Cuando se dice que Hitchcock muestra una morbosa perversidad, ¿qué es lo que quieren decir? Muchos piensan que su educación le dio esa mente estrecha y retorcida, que hace resaltar las imperfecciones del género humano. Como si nuestro conocimiento y educación nos hubiera librado de ese discurso que creemos que nos paraliza y reprime. ¿Es la visión cristiana del hombre un retrato tan distorsionado de la vida?, ¿no es hacer del ser humano un monstruo?

“Si decimos que no tenemos pecado, nos engañamos a nosotros mismos y la verdad no está en nosotros” (1 Juan 1:8). “Andar en tinieblas” es lo que Juan llama pecar. No son los actos o pecados concretos. Es un poder que domina al hombre. La Biblia dice que el pecado es la explicación de todos nuestros males, pero no está fuera, sino dentro de nosotros, dice Jesús (Mateo 15:11, 18; Marcos 7:15, 23).

Todos nacemos en este mundo bajo el poder de la oscuridad. Tal y como somos por naturaleza, tendemos a vivir de ese modo. Es por eso que rara vez pensamos en Dios. No sabemos siquiera que andamos en tinieblas. Somos totalmente inconscientes de estas cosas. No nos interesan y creemos que a nosotros no nos afectan, cuando lo que hacemos demuestra lo que somos.

TRANSFERENCIA DE CULPA
Dicen los jesuitas: “dame un niño, los primeros siete años, y yo te daré un hombre”. Otra versión de la misma frase añade: “y no importa quién lo tenga después”. Así que aunque Hitchcock decía a Bogdanovich que había “superado el temor religioso”, la complejidad psicológica de sus personajes sigue marcada por la realidad de la culpa. Un tema recurrente de sus películas es la persona inocente, que es acusada de un crimen que no cometió. Lo que los críticos llaman transferencia de culpa.

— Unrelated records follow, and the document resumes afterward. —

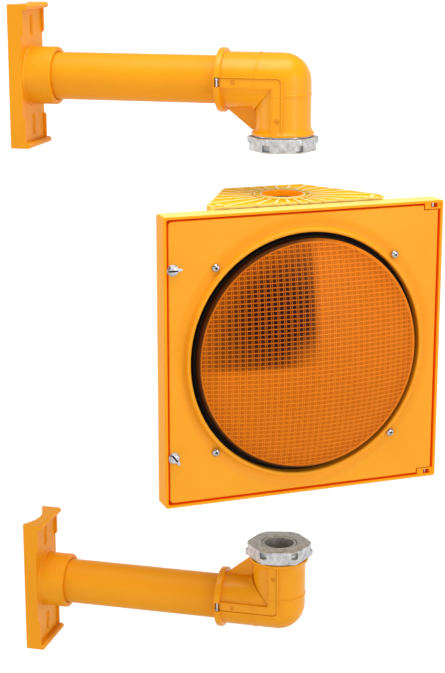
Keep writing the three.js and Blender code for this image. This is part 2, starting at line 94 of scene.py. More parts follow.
# ---- dimensions in millimetres ----
GAP = 0.3
REACH = 338
SEAT = -REACH
TUBE_R = 29
TUBE_WALL = 2.5
FOOT = {"depth": 17, "half": 37.5, "top": 88, "pole": 57, "pole_depth": 10.5}
LIP = {"reach": 26, "height": 7}
SIDE_RIM = {"rise": 3, "width": 3.5, "start": 50}
SLOT = {"at": 61, "width": 10, "length": 26}
SOCKET = {"r": 35.5, "end": 52, "floor": 13}
ELBOW = {"outer": 34, "inner": 33, "bore": 26, "collar": 38.7, "start": 78, "ring": 8, "foot": 64,
         "level_rib": -27.5, "upright_rib": 15}
SOCKET_DEPTH = 44
FLANGE = {"r": 38, "height": 9}
BAND = {"half": 6.7, "face": 35.9, "edge": 37.2}
BAND_SCREWS = [(-54, 0), (0, -45)]
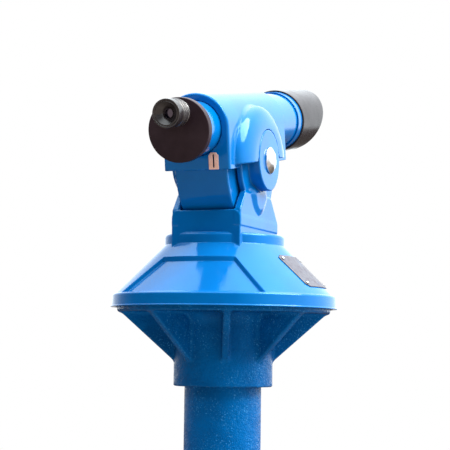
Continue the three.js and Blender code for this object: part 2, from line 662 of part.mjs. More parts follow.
// Grip ring with three raised ribs.
function focusRing() {
  const inner = 22 + GAP;
  const crest = GRIP_R - 0.3;
  const valley = GRIP_R - 2.2;
  const outline = [[inner, CAP_FACE - 5 - GAP], [valley, CAP_FACE - 5 - GAP]];
  for (let i = 0; i < 3; i += 1) {
    const from = CAP_FACE - 8 - 9 * i;
    outline.push([valley, from], [crest, from - 1], [crest, from - 5], [valley, from - 6]);
  }
  return onEye(turned([...outline, [valley, RING_FROM], [inner, RING_FROM]], 24));
}

// Sliding sleeve with the funnel-shaped eye end.
function eyecup() {
  const end = CAP_FACE - 59.5;
  return onEye(turned([
    [16.5, CAP_FACE - 14], [20 - GAP, CAP_FACE - 14], [20 - GAP, RING_FROM - 0.8],
    [GRIP_R - 1, RING_FROM - 0.8], [GRIP_R, RING_FROM - 2.5], [GRIP_R, end + 3],
    [GRIP_R - 2, end], [GRIP_R - 5, end], [9, end + 12], [9, end + 20], [16.5, end + 20],
  ], 24));
}

// Plate with the light stop and the pin bearing of the shutter.
function shutterBulkhead() {
  const plate = disc(REAR_TUBE_R - 4 - GAP, -160, -157);
  return onAxis(cut(plate, disc(10, -170, -150, SMALL), disc(2.5, -170, -150, 12).translate(0, 0, -38)));
}

function shutterBlade() {
  const spindle = disc(2.2, -166, -150, 12).translate(0, 0, -38);
  const flag = disc(12, -163, -161, SMALL);
  const link = block(-4, 4, -163, -161, -40, 0);
  return onAxis(join(flag, link, spindle));
}

function solenoid() {
  const coil = disc(9, -156.5, -132, SMALL).translate(0, 0, -38);
  return onAxis(cut(coil, disc(2.5, -158, -149, 12).translate(0, 0, -38)));
}

function timerUnit() {
  const cover = block(-44, -10, -104, -46, -78, -21);
  const dial = sideways(disc(14, -10.5, -6, SMALL)).translate(0, -75, -50);
  return join(cover, dial);
}

// Shank, cone and domed cap of one pivot bolt.
function pivotBolt() {
  const seat = BOSS_OUT + GAP;
  const capR = 28;
  return sideways(turned([
    [0, DRUM_W - 8], [BOLT_R - 4, DRUM_W - 8], [BOLT_R - 4, DRUM_W + GAP],
    [BOLT_R, DRUM_W + GAP], [BOLT_R, seat],
    [capR, seat], [capR, seat + 3], [capR - 10, seat + 9], [capR - 12, seat + 10], [0, seat + 10.5],
  ], 24));
}

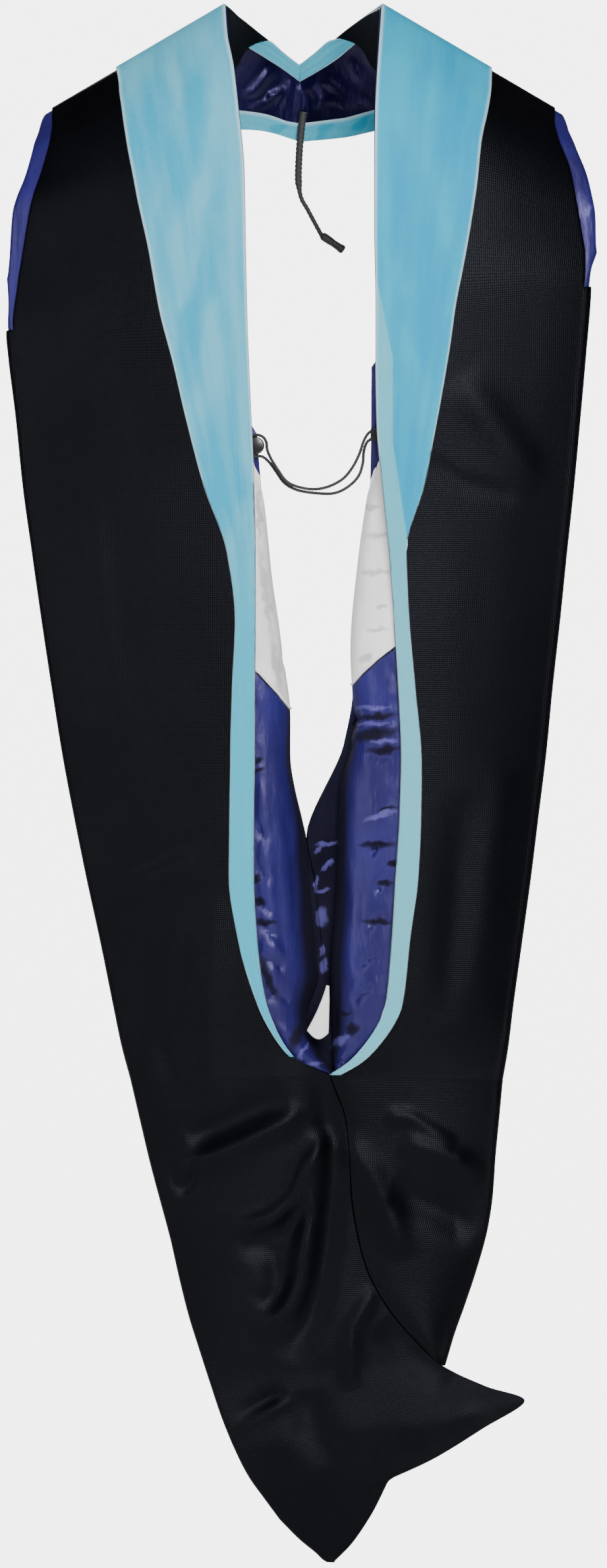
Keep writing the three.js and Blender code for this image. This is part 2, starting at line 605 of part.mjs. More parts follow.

En un sentido, es así cómo el Evangelio nos presenta a Jesús. Como una víctima inocente, es falsamente acusado, cargando con los pecados del mundo. La diferencia, por supuesto, es que Él no tiene un lado oscuro como nosotros. En su luz, no hay ningunas tinieblas (1 Juan 1:5). “Y esta es la condenación: que la luz vino al mundo, y los hombres amaron más las tinieblas que la luz; porque sus obras eran malas” (Juan 3:19).



La Verdad de Cristo ilumina las profundidades de nuestro ser, poniendo al descubierto todos nuestros malvados y oscuros rincones. Es cuando descubrimos que “no hay justo, ni aun uno” (Romanos 1:10), que entendemos que Jesús vino “a salvar lo que se había perdido. En su cruz se produce una “transferencia de culpa”, por la que su justicia se hace nuestra. Es ese bendito intercambio, el que nos rescata del poder de la oscuridad.

La sangre de Jesús manifiesta la justicia que nos libra de la banalidad del mal (Romanos 1:25). Porque Él murió en aquella cruz, descubrimos que el mal no quedará sin consecuencias. Si nuestra esperanza está en Cristo, Él murió en nuestro lugar y resucitó para nuestra justificación, “a fin de que Él sea el justo y el que justifica al que es de la fe de Jesús” (v. 26). Su sangre nos limpia de toda maldad.